When Derek Kidner concluded his account of human origins, he said that his view was an “exploratory suggestion…only tentative, and it is a personal view. It invites correction and a better synthesis.”30 That is the right attitude for all of us working in this area.

[28]. Kidner p.31.

[29]. Denis Alexander (Creation or Evolution: Do We Have to Choose? (Monarch Books, Oxford, UK, 2008) speaks of several ‘models’ by which we can relate the teaching of Genesis 2-3 with evolutionary biology. ‘Model A’ sees Genesis 2-3 as parabolic about every individual human being. (i.e. we all sin.) ‘Model B’ sees Genesis 2-3 as a figurative account of something that actually happened to a group of early human beings. ‘Model C’ sees Adam and Eve as real historical figures, but fully accepts the fact that human life came from EBP. ‘Models D’ is old earth creationism, and ‘Model E’ is young earth creationism. (See chapters 10 and 12.) Even though Alexander lists these five, I’m not sure this exhausts the possibilities. The proposal by Derek Kidner doesn’t really fit into any of Alexander’s categories.

[30]. Kidner, p.30.

That is the right attitude for all of us working in this area.

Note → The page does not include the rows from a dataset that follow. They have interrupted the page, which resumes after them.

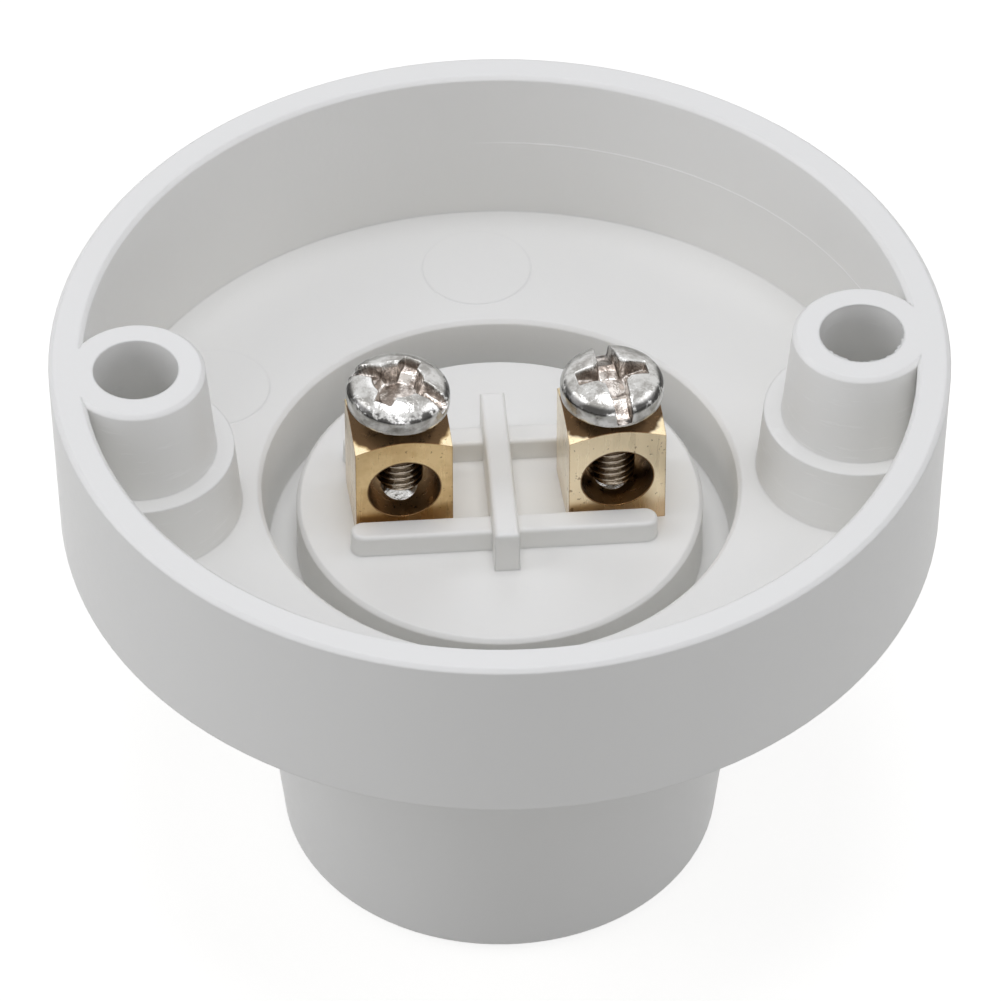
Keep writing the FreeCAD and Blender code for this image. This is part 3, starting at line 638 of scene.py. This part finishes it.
def sprung_leaf():
    """The centre contact's leaf, cut across in steps from its screw to its button; stands for the stiff CAD leaf.
    """
    low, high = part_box("contact_leaf")
    tip, knee, steps = -low.x, high.x - LEAF_END_LENGTH, 16
    shape = bmesh.new()
    shape.from_mesh(nodes["contact_leaf"].data)
    bmesh.ops.remove_doubles(shape, verts=shape.verts[:], dist=0.001 * MM)
    for step in range(steps + 1):
        everything = shape.verts[:] + shape.edges[:] + shape.faces[:]
        place = (tip + (knee - tip) * step / steps, 0, 0)
        bmesh.ops.bisect_plane(shape, geom=everything, dist=0.0001 * MM, plane_co=place, plane_no=(1, 0, 0))
    mesh = bpy.data.meshes.new("sprung_leaf")
    shape.to_mesh(mesh)
    shape.free()
    mesh.polygons.foreach_set("use_smooth", [True] * len(mesh.polygons))
    mesh.set_sharp_from_angle(angle=math.radians(30))
    leaf = bpy.data.objects.new("sprung_leaf", mesh)
    bpy.context.collection.objects.link(leaf)
    mesh.materials.clear()
    mesh.materials.append(finishes["spring_bronze"])
    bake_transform(leaf)
    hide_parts("contact_leaf")
    return leaf


def dress(name, finish):
    """Give a CAD node its finish in place of its plain CAD material."""
    piece = nodes[name]
    piece.data.materials.clear()
    piece.data.materials.append(finishes[finish])


finishes = {
    "white_plastic": white_plastic(),
    "turned_brass": turned_brass(),
    "plated_steel": bright_nickel(),
    "shell_metal": rolled_metal("shell_metal", (0.72, 0.71, 0.69), (0.60, 0.58, 0.55), 0.22, 0.36),
    "spring_bronze": rolled_metal("spring_bronze", (0.72, 0.46, 0.27), (0.58, 0.36, 0.2), 0.24, 0.38),
}
for piece in frame["record"]["subparts"]:
    dress(piece["node"], piece["material_slot"])
clamp_screw("clamp_screw_left", "left_clamp", -28.6, 1.8 * MM, 2.25 * MM, 3.0)
clamp_screw("clamp_screw_right", "right_clamp", -80.1, 2.35 * MM, 1.7 * MM, 0.0)
threaded_shell()
sprung_leaf()
moulding_flash()


# Floor, light and camera

def seen_directly(tree):
    """1 on camera, glossy and transmission rays, and 0 on the rays that light the object."""
    paths = tree.nodes.new("ShaderNodeLightPath")
    share = paths.outputs["Is Camera Ray"]
    for ray in ("Is Glossy Ray", "Is Transmission Ray"):
        either = tree.nodes.new("ShaderNodeMath")
        either.operation = "MAXIMUM"
        tree.links.new(share, either.inputs[0])
        tree.links.new(paths.outputs[ray], either.inputs[1])
        share = either.outputs[0]
    return share


def direction(azimuth, elevation):
    """Unit vector that points away from the object, at degrees round from its front and up."""
    around, up = math.radians(azimuth), math.radians(elevation)
    return Vector((math.sin(around) * math.cos(up), -math.cos(around) * math.cos(up), math.sin(up)))


def pale_floor():
    """A pale floor that shows white to the camera and in reflections, and still takes the shadow."""
    corners = [(x * FLOOR_SIZE, y * FLOOR_SIZE, 0) for x, y in ((-1, -1), (1, -1), (1, 1), (-1, 1))]
    floor = make_object("floor", corners, [(0, 1, 2, 3)])
    floor.location.z = -0.02 * MM
    shader = Shader("floor")
    shader.set(Base_Color=(0.33, 0.325, 0.305, 1.0), Roughness=0.9)
    tree = shader.tree
    glow = shader.add("ShaderNodeEmission")
    glow.inputs["Strength"].default_value = FLOOR_GLOW
    both = shader.add("ShaderNodeAddShader")
    tree.links.new(shader.surface.outputs[0], both.inputs[0])
    tree.links.new(glow.outputs[0], both.inputs[1])
    pick = shader.add("ShaderNodeMixShader")
    tree.links.new(seen_directly(tree), pick.inputs[0])
    tree.links.new(shader.surface.outputs[0], pick.inputs[1])
    tree.links.new(both.outputs[0], pick.inputs[2])
    tree.links.new(pick.outputs[0], tree.nodes["Material Output"].inputs["Surface"])
    floor.data.materials.append(shader.material)


def studio():
    """A world that lights the object softly and shows white round it."""
    world = bpy.data.worlds.new("studio")
    bpy.context.scene.world = world
    world.use_nodes = True
    tree = world.node_tree
    tree.nodes.clear()
    light, seen = tree.nodes.new("ShaderNodeBackground"), tree.nodes.new("ShaderNodeBackground")
    pick, output = tree.nodes.new("ShaderNodeMixShader"), tree.nodes.new("ShaderNodeOutputWorld")
    light.inputs["Color"].default_value = WORLD_COLOUR
    light.inputs["Strength"].default_value = WORLD_STRENGTH
    seen.inputs["Color"].default_value = (1, 1, 1, 1)
    seen.inputs["Strength"].default_value = 1.0
    tree.links.new(seen_directly(tree), pick.inputs[0])
    tree.links.new(light.outputs[0], pick.inputs[1])
    tree.links.new(seen.outputs[0], pick.inputs[2])
    tree.links.new(pick.outputs[0], output.inputs["Surface"])


def area_lamp(name, azimuth, elevation, power):
    """A round soft lamp that points at the middle of the view."""
    lamp = bpy.data.lights.new(name, "AREA")
    lamp.shape, lamp.size, lamp.energy, lamp.color = "DISK", LAMP_SIZE, power, LAMP_COLOUR
    made = bpy.data.objects.new(name, lamp)
    bpy.context.collection.objects.link(made)
    made.location = direction(azimuth, elevation) * LAMP_DISTANCE
    made.rotation_euler = (TARGET - made.location).to_track_quat("-Z", "Y").to_euler()


def photograph_camera():
    """A camera at the photograph's viewing angle."""
    back = direction(CAMERA_AZIMUTH, CAMERA_ELEVATION)
    lens = bpy.data.cameras.new("camera")
    lens.lens, lens.sensor_width = LENS, SENSOR
    lens.clip_start, lens.clip_end = 0.05, 20
    lens.shift_x = 0.0008
    camera = bpy.data.objects.new("camera", lens)
    bpy.context.collection.objects.link(camera)
    camera.location = TARGET + back * CAMERA_DISTANCE
    camera.rotation_euler = (-back).to_track_quat("-Z", "Y").to_euler()
    bpy.context.scene.camera = camera


pale_floor()
studio()
for lamp in LAMPS:
    area_lamp(*lamp)
photograph_camera()
bpy.context.scene.view_settings.view_transform = "Standard"
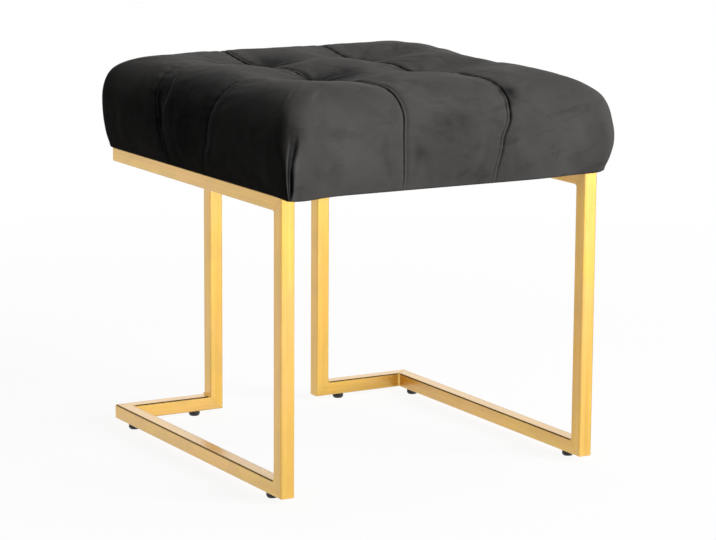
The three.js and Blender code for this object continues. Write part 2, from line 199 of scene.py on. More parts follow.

These are important words on the context of this subject matter, and for Evangelicals, while certain doctrines do divide, while we should openly debate this issue, it should be in the context of the Gospel, and not outside this nexus… and I say these things as someone who has been reared and is more comfortable in the context of the following words by the Doctor, Logic on Fire, D. Martyn Lloyd-Jones, which were sourced from… HERE

“We accept the biblical teaching with regard to creation and do not base our position upon theories of evolution, whichever particular theory people may choose to advocate…. Now someone may ask, “Why do you care about this? Is this essential to your doctrine of salvation?….”

If we say that we believe the Bible to be the Word of God, we must say that about the whole of the Bible, and when the Bible presents itself to us as history, we must accept it as history.

I would contend that the early chapters of Genesis, the first three chapters of Genesis, are given to us as history”

D. Martyn Lloyd-Jones, What is an Evangelical? (Edinburgh: Banner of Truth, 1993), 74-75.

What say you?

TO READ THE WHOLE ARTICLE… GO HERE!

Until Next Time

I am Jonny King

Postscript: John Piper’s recent comments and perspective that intersects with the context of this issue is helpful.  Here is what he says…

Do you accept “old earth” and evolution?

If by “accept” you mean, “Are there people on our counsel of elders who hold to the old earth theory?” then, Yes.

If by “accept” you mean, “Is that my view?” here is what I said the other day when the church staff was talking about this. We spent about an hour, talking about how we as a church should orient ourselves in the conversation about old earth and young earth, and I said that there seem to be two viable, biblical views for me. (This is going to offend a lot of people.)

One is young earth, because it seems to me that the natural reading of Genesis 1 is 24-hour days, not Day-Age.

And two, the view that John Sailhamer wrote in Genesis Unbound or in his other books, which says that all of creation happened in verses 1 and 2. It may be as old as 4 trillion years, as far as he is concerned, and what was happening in Genesis 1 each day was not the bringing into being of the earth and its various forms, but rather the ordering, managing and structuring of things. This allows for 24 hour days but also allows for an old earth.

I lean that way. I don’t believe in evolution as the way that Adam came to be a human.